When Zemmour finally declared, last November, his voting intention ratings for the first round of the election had shot up in four months from 3% to 18%, briefly overtaking Marine Le Pen for second place and a chance to challenge Macron in the runoff.
All polls predict that he, like her, would lose. Yet such an unprecedented rise from seemingly nowhere scared all the other candidates.
This explains the second surprise: the reshuffling of the deck among the Républicains, the party of Chirac, Sarkozy and, once, de Gaulle (who wouldn’t recognise much in its current iteration), as well as among the atomised Left, whose factions, together, can’t manage to scrape 25% of the predicted votes. The 2022 French presidential election is being fought on the Right, with the kind of discourse rarely heard until now. Marine Le Pen or her father Jean-Marie never managed to impact the public discourse. Eric Zemmour has changed it.

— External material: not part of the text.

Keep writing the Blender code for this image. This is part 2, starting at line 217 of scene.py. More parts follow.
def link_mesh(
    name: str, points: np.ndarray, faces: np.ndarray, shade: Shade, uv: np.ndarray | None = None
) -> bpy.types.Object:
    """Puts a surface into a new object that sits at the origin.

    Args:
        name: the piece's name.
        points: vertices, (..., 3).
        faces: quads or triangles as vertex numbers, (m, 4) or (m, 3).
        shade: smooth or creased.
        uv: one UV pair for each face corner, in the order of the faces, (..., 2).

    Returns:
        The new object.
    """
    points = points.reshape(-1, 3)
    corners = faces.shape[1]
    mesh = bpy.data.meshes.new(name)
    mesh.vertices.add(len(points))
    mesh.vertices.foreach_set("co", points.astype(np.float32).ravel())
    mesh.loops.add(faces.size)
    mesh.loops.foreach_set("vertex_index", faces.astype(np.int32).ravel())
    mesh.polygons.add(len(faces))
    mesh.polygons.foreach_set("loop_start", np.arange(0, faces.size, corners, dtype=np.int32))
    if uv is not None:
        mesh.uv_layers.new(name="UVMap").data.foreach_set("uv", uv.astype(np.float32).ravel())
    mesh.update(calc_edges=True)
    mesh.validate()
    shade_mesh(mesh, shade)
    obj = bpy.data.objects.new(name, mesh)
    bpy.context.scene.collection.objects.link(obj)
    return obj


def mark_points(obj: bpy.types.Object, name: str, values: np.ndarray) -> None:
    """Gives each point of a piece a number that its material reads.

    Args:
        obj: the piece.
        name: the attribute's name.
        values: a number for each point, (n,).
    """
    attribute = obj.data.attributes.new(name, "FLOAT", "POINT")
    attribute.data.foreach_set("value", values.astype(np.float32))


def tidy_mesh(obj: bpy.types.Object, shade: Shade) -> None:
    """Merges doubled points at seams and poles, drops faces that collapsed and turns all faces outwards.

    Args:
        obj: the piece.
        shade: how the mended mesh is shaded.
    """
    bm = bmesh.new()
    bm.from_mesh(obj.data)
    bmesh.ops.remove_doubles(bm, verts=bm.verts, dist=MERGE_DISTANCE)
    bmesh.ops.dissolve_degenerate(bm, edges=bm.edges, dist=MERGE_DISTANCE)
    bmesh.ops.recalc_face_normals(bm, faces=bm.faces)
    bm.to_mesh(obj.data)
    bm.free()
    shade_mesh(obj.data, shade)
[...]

Valérie Pécresse, 54, the unexpected runoff winner of the Républicains primary, who’s the respected president of the Paris region, the country’s largest, was expected to run on her considerable economic achievements - and she did promise to shrink the public sector. But mostly, she won the nomination campaigning on immigration and the breakdown of law and order, never hesitating to link the former with the latter. Her strongest contender in the primary (he polled at almost 40% of the runoff vote) was Eric Ciotti, the relatively unknown MP for the city of Nice, who relentlessly pushed a hard-line, anti-immigration stance, and demanded a “French Guantanamo” for terrorists. Pécresse soon announced an almost indistinguishable system by which convicted terrorists would not be freed at the end of their sentence, but kept indefinitely in special custody as long as they were still considered radicalised. Her line of “restoring France’s pride and protecting the French” could have been, like Eric Zemmour’s, Trump-inspired.
Will Marine Le Pen become the victim of the trend she was unable to predict? She staked her third bid for the presidency on ‘detoxifying’ the National Front. Yet she finds herself threatened by a newcomer courting controversies in an enthusiastic riff of the style for which she fired her father Jean-Marie from the movement he founded.

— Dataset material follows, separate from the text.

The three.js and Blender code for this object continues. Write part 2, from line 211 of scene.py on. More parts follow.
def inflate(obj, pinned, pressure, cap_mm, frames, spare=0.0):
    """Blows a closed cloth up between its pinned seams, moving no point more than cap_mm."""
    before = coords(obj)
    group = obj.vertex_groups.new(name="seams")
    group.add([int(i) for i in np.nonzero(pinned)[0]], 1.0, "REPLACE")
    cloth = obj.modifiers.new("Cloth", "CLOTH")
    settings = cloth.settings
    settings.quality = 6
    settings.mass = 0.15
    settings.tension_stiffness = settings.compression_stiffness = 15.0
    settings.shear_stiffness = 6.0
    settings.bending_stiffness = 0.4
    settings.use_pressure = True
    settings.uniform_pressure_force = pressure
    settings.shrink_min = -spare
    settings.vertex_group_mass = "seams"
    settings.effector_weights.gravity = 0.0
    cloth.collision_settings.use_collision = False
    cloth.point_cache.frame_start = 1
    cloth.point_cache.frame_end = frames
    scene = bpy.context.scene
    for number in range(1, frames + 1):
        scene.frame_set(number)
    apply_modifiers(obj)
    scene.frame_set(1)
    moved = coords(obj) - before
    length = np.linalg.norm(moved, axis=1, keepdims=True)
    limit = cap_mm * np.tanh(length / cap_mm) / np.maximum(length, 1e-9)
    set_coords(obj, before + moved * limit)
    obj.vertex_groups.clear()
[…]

That’s a far cry from her image as an efficient, moderate technocrat, the class-swot product of top Parisian Catholic schools and of École Nationale d’Administration. An elegant woman with a slightly stand-offish manner, she was successively Secretary of State for Universities and for the Budget under Nicolas Sarkozy (who supported her in the primary, proving once again that while he’s out of the actual running, he remains the true Godfather of the Républicains). An early December poll handed Pécresse victory in the presidential election second round by 52-48, the first time Emmanuel Macron was predicted to lose: she was seen to be snatching votes from both Zemmour and Macron. For that she needs to beat a crowded field to come second in the first round, which is not yet certain, even if the hard-right vote remains almost equally split between Marine Le Pen and Eric Zemmour, at around 15% each while Macron hovers at 25%. But the most recent trends favour her.
There were five challengers in the Républicains primary, including Michel Barnier, the EU’s Brexit negotiator, who blithely took the opposite tack from what he’d demanded of Britain for four years: he swore that France would no longer abide by ECJ rulings “if they impugn our sovereignty” and promised a five-year moratorium on family immigration to France. But for the coming hundred or so days before the April election, Pécresse’s only worry is Ciotti’s support, mostly because the others have no identifiable troops or ideas. The Nice MP has become the guardian of the new Zemmour-lite line (the one voters will go to the polls to support), and will guard against any temptation Pécresse might have to revert to a more moderate type.
Will Marine Le Pen, 53, become the victim of the trend she was unable to predict? She staked her third bid for the presidency on “detoxifying” the National Front, which she renamed the National Rally. She softened her image, her slogans, her style. She posted pictures of her beloved cats on her Instagram feed. All this to find herself threatened by a newcomer courting controversies in an enthusiastic riff of the style for which she fired her father, Jean-Marie, from the movement he founded. (Zemmour, who is Jewish and has outraged public opinion by writing that French Jews were protected by Pétain’s Vichy regime, used to visit the old Le Pen in his house outside Paris for long lunches in which they argued politics.) Marine still beats “Le Z” in two key groups, though: women, and the working (or, often, no longer working) classes. Her northern constituency in France’s rust belt, many of whom used to vote for the Communist party a generation ago, are not the type who read Zemmour’s books; a Parisian intellectual, he is alien to them in a way he isn’t in Southern France.
No one from the rest of the field, not the Green, Yannick Jadot, 54 (8.5%), not the neo-Marxist Jean-Luc Mélenchon, 70 (8.5%), nor the Socialist Paris Mayor Anne Hidalgo, 62 (4.5%), have the slightest hope. They disagree on ideas, policies, style, and they dislike one another intensely. At this stage, even new entrants on the Left would not break the stalemate, because none could reach common ground.
This year’s election will be a four-person race - two men, two women. It will be fought on the Right. And no one can reliably predict the outcome today. Boring, it is not.